Vermifiltration has also been shown in some cases to reduce methane emissions on dairy farms. Methane, a greenhouse gas far more powerful than carbon dioxide, is a byproduct of cow manure and cow burps. On dairy farms, methane is released into the atmosphere or captured by a manure digester. BioFiltro’s study, for example, found that the system reduced methane emissions on the dairy by 97 percent when compared to a dairy without an emissions containment system. A 2022 study out of Washington State University found similar results.
There’s a particular climate benefit to using vermifiltration in place of digesters: While digesters capture the methane that manure produces, vermifiltration prevents that methane from ever existing in the first place. That’s good news for some community advocates, who worry that digesters aren’t a foolproof climate solution and want dairies to reduce—and not just capture—their methane emissions.
Digester developers prioritize dairies that are closer to existing gas pipelines, so that the biogas captured can be sent elsewhere in the state. Healy said BioFiltro’s system is a good alternative to digesters for farms that aren’t near an existing pipeline network. BioFiltro is also more economically feasible on smaller farms that don’t have enough cows to make a digester profitable, she said.
Allred said the system has helped Royal Dairy get one step closer to its goal of scaling up sustainability. While there are plenty of farms that use sustainable management methods, those farms are often smaller, serve specialty markets and sell their products at a higher price. Allred’s goal is to prove that sustainability can be a realistic option for large-scale operations like his.

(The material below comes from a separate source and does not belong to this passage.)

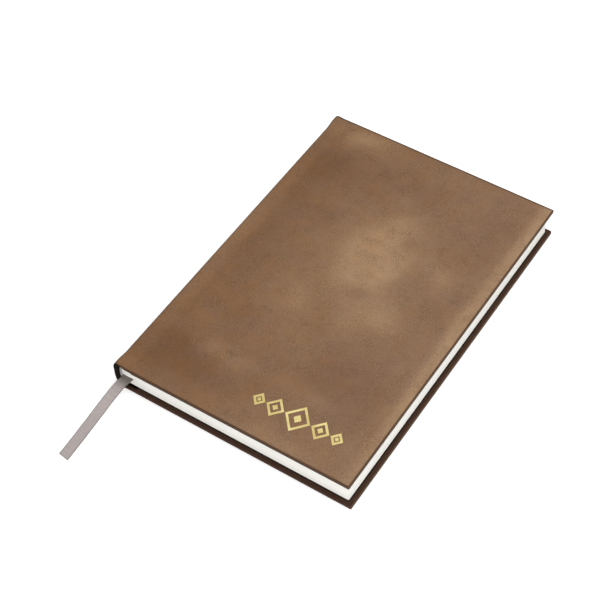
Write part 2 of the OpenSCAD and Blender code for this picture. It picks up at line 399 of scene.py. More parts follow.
def pressedDepth(x, y):
    # Depth of the leather under the foil: full inside its outlines, easing out over a short way round them
    inside = np.full(np.broadcast(x, y).shape, -9.0)
    for cx, cy, a, b in lozenges():
        q = np.abs(x - cx) / a + np.abs(y - cy) / b
        reach = a * b / math.hypot(a, b)
        edge = (1 - q) * reach
        ring = np.minimum(edge, ornament["line"] - edge)
        inside = np.maximum(inside, np.maximum(ring, (ornament["core"] - q) * reach))
    return ornament["press"] * ease(1 + inside / ornament["pressEdge"])


# Leather case: one skin for each cover, which runs from the middle of the spine over the joint to the fore-edge
leather = {
    "edgeRadius": 0.55,      # rounding of the covers' edges
    "jointThick": 0.72,      # two layers of leather at the joint
    "spineThick": 1.3,       # leather, card and turned-in leather
    "boardFrom": -61.2, "boardOver": 1.2,                    # where the case thickens from the joint to the board
    "jointFill": 1.3, "fillFrom": 104.0, "fillOver": 1.1,    # gathered leather at the ends of the joint
    "gatherX": -68.5, "gatherOver": 4.5,                     # and where it sets in beside the spine
    "lip": 1.3, "lipFrom": 104.7, "lipOver": 0.8, "lipX": -68.0, "lipWide": 1.5,     # caps lean over the bands
    "dip": 0.34, "dipX": -61.2, "dipWide": 2.4, "dipFade": 9.0,                      # groove along the joint
    "ridge": 0.07, "ridgeX": -66.4, "ridgeWide": 0.9,        # faint ridge beside it
    "capBulge": 0.55, "capFrom": 95.5, "capOver": 9.0, "capX": -67.4, "capWide": 3.2,    # thicker ends of the spine
    "wave": 0.02, "waveFrom": -58.0, "waveOver": 6.0,        # slow unevenness of the covers
    # How far each cover stands out of square: at the spine and fore ends of its tail and head edges, and at the
    # tail and head ends of its fore-edge
    "frontTrim": {"tail": (0.62, 0.04), "head": (0.67, -0.25), "fore": (-0.25, -0.25)},
    "backTrim": {"tail": (0, 0), "head": (0, 0), "fore": (0.7, 0)},
    "trimFrom": -50.0,       # the spine end of the trims
    # The covers' edges are dark over a short reach, partly their own darker cut edge and partly painted shade on the
    # edge faces, and the shoulders' flanks carry painted shade from a height below the middle
    "darkReach": 0.6, "headDarkReach": 1.0,
    "flankPaintedShade": 1.0, "flankX": -69.7, "flankWide": 1.2, "flankBelow": 5.5, "flankOver": 2.0,
    # Painted shade on the turned-in margin, under the front cover and the leaves: darkest by the leaves and paler by
    # this share towards its rim
    "marginPaler": 0.62, "palerFrom": 0.3, "palerOver": 0.9,
    "tones": [(0.1, (119, 86, 61)), (0.42, (148, 113, 84)), (0.62, (165, 130, 98)), (0.97, (206, 169, 129))],
    "hues": [(142, 114, 100), (153, 112, 74)], "hueShare": 0.38,
    # The edge colour is the leather's darker edge with painted shade in it
    "creaseColour": (84, 58, 40), "poreColour": (96, 68, 46), "edgeColour": (70, 49, 35),
    "marginShadeTones": [(0.35, (66, 46, 37)), (1.0, (16, 11, 8))],
    # Clouds of lighter and darker tone on each cover, partly the leather's own mottling and partly painted light,
    # lighter in the middle and darker along the spine side: middle, reach along X and Y, and strength
    "contrast": 1.86,
    "frontClouds": [
        (8, 22, 20, 24, 0.34), (26, -8, 22, 14, 0.2), (-20, 8, 26, 40, 0.06), (-56, 20, 13, 95, -0.13),
        (-40, 75, 30, 18, -0.12), (-50, -84, 34, 16, -0.2), (20, 85, 45, 12, 0.03), (-48, 98, 16, 8, 0.18),
        (-22, -72, 14, 8, 0.14), (36, -55, 20, 16, -0.1), (12, 52, 14, 14, 0.12), (-8, -40, 12, 18, 0.06),
        (32, -72, 16, 7, 0.07), (71, 0, 7, 140, 0.26), (30, -103, 40, 7, 0.1), (-67, 0, 4.5, 75, 0.06),
        (46, 28, 11, 12, 0.15), (70, 84, 7, 30, 0.1), (15, 43, 7, 9, -0.14), (11, -1, 8, 6, -0.13),
        (-33, -46, 9, 9, -0.12), (-34, -73, 7, 6, 0.14), (-18, -16, 9, 9, 0.1), (-34, 36, 9, 9, -0.08),
        (6, 24, 8, 10, 0.09), (-64, 6, 7, 24, 0.06), (21, -6, 10, 9, -0.06), (10, 98, 28, 8, 0.08),
        (16, -25, 8, 7, 0.07), (-60, -32, 9, 12, 0.05), (54, 42, 12, 16, 0.05), (-8, -22, 7, 8, 0.05),
        (54, -91, 12, 8, 0.07), (-54, 92, 10, 10, 0.05), (-60, -84, 12, 8, 0.05), (-15, -26, 6, 6, 0.06),
        (-17, -75, 7, 5, 0.07), (1, 33, 6, 7, 0.06), (32, 39, 6, 7, 0.06), (-4, 68, 7, 7, 0.04),
    ],
    "backClouds": [
        (-12, -30, 26, 22, 0.26), (30, 34, 24, 18, 0.2), (-52, 0, 14, 90, -0.14), (40, -80, 30, 18, -0.12),
        (-20, 70, 30, 20, 0.1), (10, 0, 16, 12, 0.12), (71, 0, 7, 140, 0.14), (-67, 0, 4.5, 75, 0.1),
    ],
}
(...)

“[We’re] taking regenerative ag and the concepts that we’ve learned from these small-scale farms and blowing it up, to be able to feed the masses,” said Allred.
Allred estimates the cost of BioFiltro’s system for his farm at about $25 to $30 per acre. That cost, to him, is not even “in the same arena” of what it would cost to build a digester. With the clean water he’s able to reuse, the carbon credits he gets, and the soil additives the system produces, he said the vermifiltration system has a “pretty good” return on investment.
Recently, the BioFiltro system was approved to become part of the California Department of Food and Agriculture’s Alternative Manure Management Program, which provides grants to farmers to install sustainable greenhouse-gas reducing projects. Even with those incentives, though, digester projects receive higher grants from the CDFA—this year, the CDFA limits grants for digesters at $1.6 million, while grants for the Alternative Manure Management Program are capped at $750,000.
Dairy farmers with large enough herds, then, might make a potentially more profitable choice for their manure management, said Allred—installing a digester. California, for example, has invested millions in digester development, and other states are following suit. The state’s Low Carbon Fuel Standard gives dairy farmers credits for producing biogas with manure digesters that they can sell or trade. Depending on their arrangement with the digester developer, some dairies get a cut of the profits from selling the biogas, too.
Sabina Dore, the lead author on BioFiltro’s study, said the low adoption is also because the system is newer and not on the radar of many dairy farmers. However, she said, BioFiltro is competing with digesters, which have more financing help in general. “There’s a lot of money behind [digesters],” said Allred. Royal Dairy does not have a digester.
Genevieve Amsalem, research and policy director at the Central California Environmental Justice Network, agrees. “I think the incentives are designed in a way to promote the development of transportation fuels, rather than agro-ecological solutions,” she said.
Allred is glad Royal Dairy took the leap, and he hopes the practice will grow. “Farmers are looking to clean their water up and to keep nutrients on their farm the best they can, in forms that support our soils,” he said.